Bu idealist öğretmen şimdi Amerikalı yaşlı hastaların kıçını, başını temizleyip, tuvaletlerini temizliyor, yer paspası yapıyor. Kimi zaman kaprisli ya da bunak hastaların azarlamasına, bazen tacizine maruz kalıyor. Bunları yaşamaktan hiç gocunmuyor mu peki?

– Hastabakıcılıkdan ve temizlik işçiğinden ziyade yabancılara uygulanan ayrımcılık en çok ağırıma gideni. Ülkemde birici sınıf vatandaştım. Bir öğretmen. En önemlisi çocuklarımın annesi. Bana saygı duyuluyordu. Kimi zaman horlanıyorum, haksız ithamlarla karşılaşıyorum. Katlanması zor olsa da sesimi çıkaramam. Buradan çıkartırlarsa başka yerde iş bulmam mümkün değil.

Belki onu ikna edebilirim diye bütün naifliğimle, gemileri yakması ve ülkesine dönmesi gerektiğini söylüyorum. Bir ümitle, gözlerimi gözlerine dikip “Ha Fatou, ne dersin, yapamaz mısın?” diye soruyorum.
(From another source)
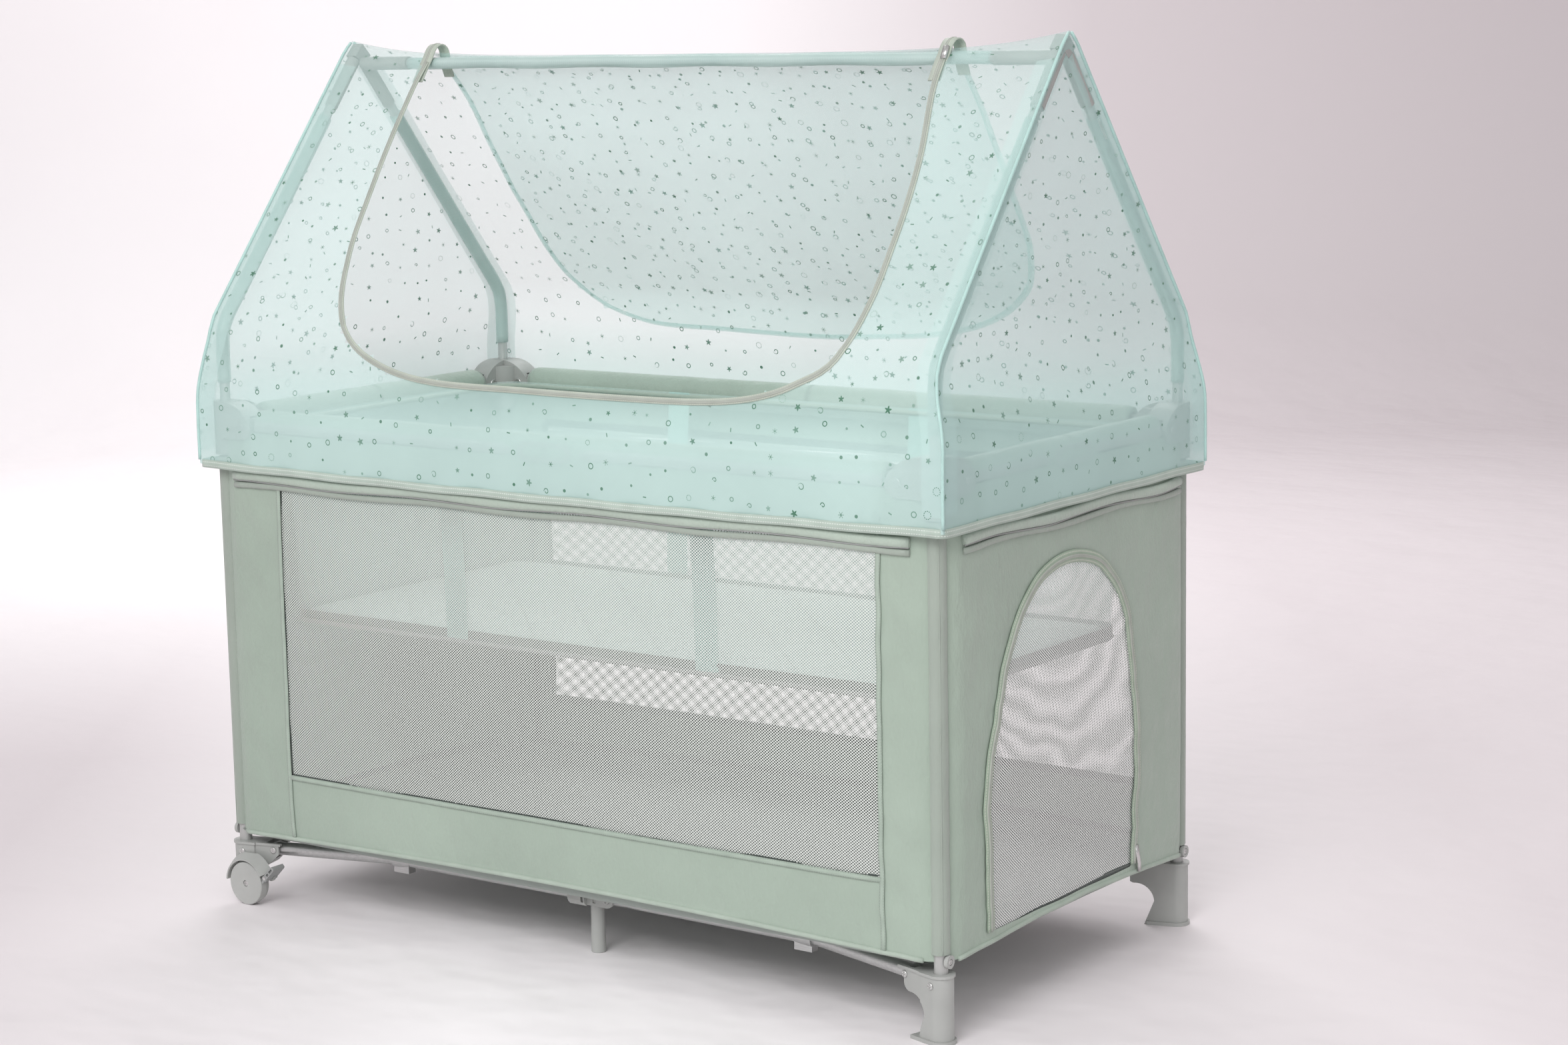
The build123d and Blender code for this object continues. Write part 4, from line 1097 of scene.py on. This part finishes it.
tub_parts.append(grid("bassinet_base_band", lambda t, z: tub_point(t, z) + tub_out(t) * 0.0016,
                      [k / 200 for k in range(201)], [BOTTOM, BOTTOM + 0.008, BOTTOM + 0.017], base_band,
                      uv=tub_uv))


def board_point(x, y):
    return Vector((x, y, BOTTOM - 0.0005 + 0.0006 * ripple(x, y, 51.0, 5.0)))


tub_parts.append(grid("bassinet_bottom", board_point, steps(-0.538, 0.538, 40), steps(-0.245, 0.245, 20),
                      floor_cloth_with_painted_shade))
for piece in tub_parts:
    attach(piece, "bassinet")
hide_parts("bassinet")


def pad(name, hx, hy, low, thick, corner, crown, material, body, node):
    """A stuffed pad with rounded corners, a crowned top and piping at mid height.

    Each ring is its share of the thickness, its share of the half width, and its share of the crown.
    """
    points, uvs, faces = [], [], []
    rings = [(0.0, 0.94, 0), (0.14, 0.985, 0), (0.5, 1.0, 0), (0.86, 0.985, 0), (1.0, 0.955, 0.1),
             (1.0, 0.80, 0.6), (1.0, 0.60, 0.85), (1.0, 0.40, 0.97), (1.0, 0.20, 1.0)]
    outline = []
    for cx, cy, start in ((1, -1, -90), (1, 1, 0), (-1, 1, 90), (-1, -1, 180)):
        for k in range(9):
            a = math.radians(start + 90 * k / 8)
            outline.append((cx * (hx - corner) + corner * math.cos(a),
                            cy * (hy - corner) + corner * math.sin(a)))
    full = []
    for a, b in zip(outline, outline[1:] + outline[:1]):
        count = max(1, int(math.hypot(b[0] - a[0], b[1] - a[1]) / 0.03))
        full += [(a[0] + (b[0] - a[0]) * k / count, a[1] + (b[1] - a[1]) * k / count) for k in range(count)]
    for height, share, up in rings:
        for x, y in full:
            inset = (1 - share) * hy
            px, py = x * (1 - inset / hx), y * share
            wrinkle = 0.0009 * ripple(px, py, 61.0, 9.0) * (1 if height > 0.8 else 0)
            z = low + height * thick + crown * up + wrinkle
            points.append((px, py, z))
            uvs.append((px, py))
    n = len(full)
    for j in range(len(rings) - 1):
        for k in range(n):
            a, b = j * n + k, j * n + (k + 1) % n
            faces.append((a, b, b + n, a + n))
    faces.append(tuple(reversed(range(n))))
    faces.append(tuple(range((len(rings) - 1) * n, len(rings) * n)))
    piece = make(name, points, faces, uvs, material)
    piping = sweep(f"{name}_piping", [(x * 1.001, y * 1.001, low + thick * 0.5) for x, y in full],
                   round_profile(0.0022, 8), binding, Vector((0, 0, 1)), closed=True)
    for made in (piece, piping):
        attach(made, body)
    if node:
        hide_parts(node)
    return piece


pad("mattress_pad", 0.533, 0.240, 0.4125, 0.0135, 0.03, 0.0025, mattress_cloth, "bassinet",
    "mattress")


# ---------------------------------------------------------------- floor

def floor_point(x, y):
    """The floor cloth lies flat and turns up at its edges to meet the walls' hems."""
    z = FLOOR_Z + 0.0012 * ripple(x, y, 71.0, 6.0)
    long_edge = max(0.0, min(1.0, (abs(y) - 0.296) / 0.0145))
    short_edge = max(0.0, min(1.0, (abs(x) - 0.596) / 0.0145))
    z = max(z, z + (hem_height(x) + 0.004 - z) * long_edge ** 2)
    return Vector((x, y, max(z, z + (HEM_Z + end_hem_rise(y) + 0.004 - z) * short_edge ** 2)))


def floor_strip(name, low, high, body):
    """One lengthwise part of the floor cloth, riding on the given body."""
    count = max(2, int((high - low) / 0.02))
    rows = steps(-0.296, 0.296, 30) + [-0.311, -0.3075, -0.304, -0.300, 0.300, 0.304, 0.3075, 0.311]
    columns = steps(low, high, count, *(x for x in (-0.604, -0.596, 0.596, 0.604) if low < x < high))
    cloth = grid(name, floor_point, columns, sorted(rows), floor_cloth_with_painted_shade,
                 keep=lambda x, y: abs(x) < 0.587 or abs(y) < 0.288)
    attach(cloth, body)
    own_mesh(cloth)
    return cloth


floor_parts = [floor_strip("floor_end_left", -0.611, -0.550, "front_left_corner"),
               floor_strip("floor_left", -0.550, -0.027, "base_tube_front_left"),
               floor_strip("floor_middle", -0.027, 0.027, "front_base_hub"),
               floor_strip("floor_right", 0.027, 0.550, "base_tube_front_right"),
               floor_strip("floor_end_right", 0.550, 0.611, "front_right_corner")]
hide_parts("playpen_floor")


# ---------------------------------------------------------------- the long walls' sheets, left as built

for cloth, window, side in ((front_cloth, front_net, "front"), (rear_cloth, rear_net, "rear")):
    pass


# ---------------------------------------------------------------- stage, light and camera

WALL_START = 4.9       # the sweep turns up here, out of the way of a look from behind


def stage_floor():
    """A pale sweep: flat floor that curves up into a backdrop, with painted shade darkening it towards the
    right and at the lower left.
    """
    profile = [(-12.0, 0.0), (WALL_START, 0.0)]
    for k in range(1, 13):
        a = math.radians(90 * k / 12)
        profile.append((WALL_START + 1.4 * math.sin(a), 1.4 * (1 - math.cos(a))))
    profile.append((WALL_START + 1.4, 8.0))
    turn = Matrix.Rotation(math.radians(35.8), 4, "Z")
    points, faces, uvs = [], [], []
    for x in (-22.0, 22.0):
        for y, z in profile:
            points.append(turn @ Vector((x, y, z)))
            uvs.append((x, y + z))
    n = len(profile)
    for k in range(n - 1):
        faces.append((k, k + n, k + n + 1, k + 1))
    m = Mat("pale backdrop", 0.85, spec=0.2)
    place = m.split(m.coords.outputs["Object"])
    along = m.add(m.mul(place[0], 0.811), m.mul(place[1], 0.585))
    away = m.sub(m.mul(place[1], 0.811), m.mul(place[0], 0.585))
    # Painted shade: the backdrop's colour is painted darker towards the right and at the lower left
    right = m.ramp(along, 0.0, 1.2)
    shade_low_left = m.mul(m.ramp(along, -1.1, -0.3, 1.0, 0.0), m.ramp(away, 1.0, 3.0, 1.0, 0.0))
    pale = m.blend(m.ramp(m.noise(0.8, 3), 0.35, 0.65), (0.935, 0.90, 0.915), (0.955, 0.925, 0.94))
    m.color(m.blend(shade_low_left, m.blend(right, pale, (0.73, 0.675, 0.695)), (0.64, 0.59, 0.61)))
    folds = m.noise(3.0, 3, rough=0.5, stretch=(1.0, 1.3, 1.0))
    folds = m.mul(folds, m.ramp(place[2], 0.05, 0.5, 1.0, 0.0))
    m.bump(folds, 0.45, 0.05)
    return make("backdrop", points, faces, uvs, m.mat)


stage_floor()


def area_light(name, place, size, power, color=(1, 1, 1), aim=(0, 0, 0.6)):
    data = bpy.data.lights.new(name, "AREA")
    data.shape = "RECTANGLE"
    data.size, data.size_y = size
    data.energy = power
    data.color = color
    light = bpy.data.objects.new(name, data)
    bpy.context.collection.objects.link(light)
    light.location = place
    light.rotation_mode = "QUATERNION"
    light.rotation_quaternion = (Vector(aim) - Vector(place)).to_track_quat("-Z", "Y")
    return light


area_light("key", (1.1, -3.7, 3.1), (2.4, 2.0), 103)
area_light("left", (-2.6, -2.6, 2.6), (2.0, 2.0), 9)
area_light("fill", (2.9, -2.9, 2.4), (2.2, 2.2), 10)
area_light("wall", (-2.4, 2.8, 3.6), (3.0, 2.0), 50, aim=(-5.2, 4.0, 1.6))
area_light("back", (-1.5, 2.9, 3.4), (3.0, 2.0), 78)
world = bpy.data.worlds.new("soft studio")
world.use_nodes = True
world.node_tree.nodes["Background"].inputs["Color"].default_value = (1.0, 0.985, 0.99, 1)
world.node_tree.nodes["Background"].inputs["Strength"].default_value = 0.62
bpy.context.scene.world = world
bpy.context.scene.view_settings.view_transform = "Standard"

camera_data = bpy.data.cameras.new("camera")
camera = bpy.data.objects.new("camera", camera_data)
bpy.context.collection.objects.link(camera)
camera_data.lens, camera_data.sensor_width = 71.05, 36.0
yaw, pitch, roll = math.radians(-35.795), math.radians(9.252), math.radians(-1.068)
forward = Vector((math.cos(pitch) * math.sin(yaw), math.cos(pitch) * math.cos(yaw), -math.sin(pitch)))
level = Vector((math.cos(yaw), -math.sin(yaw), 0))
upward = level.cross(forward)
camera_x = level * math.cos(roll) + upward * math.sin(roll)
camera_y = -level * math.sin(roll) + upward * math.cos(roll)
turn = Matrix((camera_x, camera_y, -forward)).transposed().to_4x4()
camera.matrix_world = Matrix.Translation((2.5972, -3.3836, 1.2520)) @ turn
bpy.context.scene.camera = camera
Kendinden emin, kararlı bir ses tonuyla, “Hayır, geri dönüş yok Nisi, iyi bir ev alacak para biriktirinceye dek kalacağız.. Yukarıda Allah (Müslüman olan Fatou parmağıyla tavanı işaret ediyor) yardım edecek, bir gün Dakar’da istediğim gibi bir ev alacağım, o zaman ülkeme prenses olarak dönüp, bir prenses gibi yaşayacağım” diyor.

Boğazımdaki düğümleri çözmeye uğraşırken, “Fatou, çocuklarınla paylaşacağın zamanı kaçırıyorsun, buna değmez, bana saray bahşetseler bir dakikamı ayrı geçirmek istemezdim” diye yakasına yapışıp, sarsmak istesem de dudaklarım yapışıp kalıyorum sus pus.

Aslında, öznel hikayem bir bakıma onunkine benziyor. Benzemese bile, benzerlik kurabiliyorum binbir bahaneyle. Anlamak yetmiyor, anlarmış ya da anlayabilirmişsin gibi sahtecilikler. Yüreğini kanata kanata dinlemek ve paylaşmak çoğaltıyor kendini bir başkasının yerine koyabilme becerini, azaltırken dert diye bildiklerini okyanusta bir damla minnacıklığına!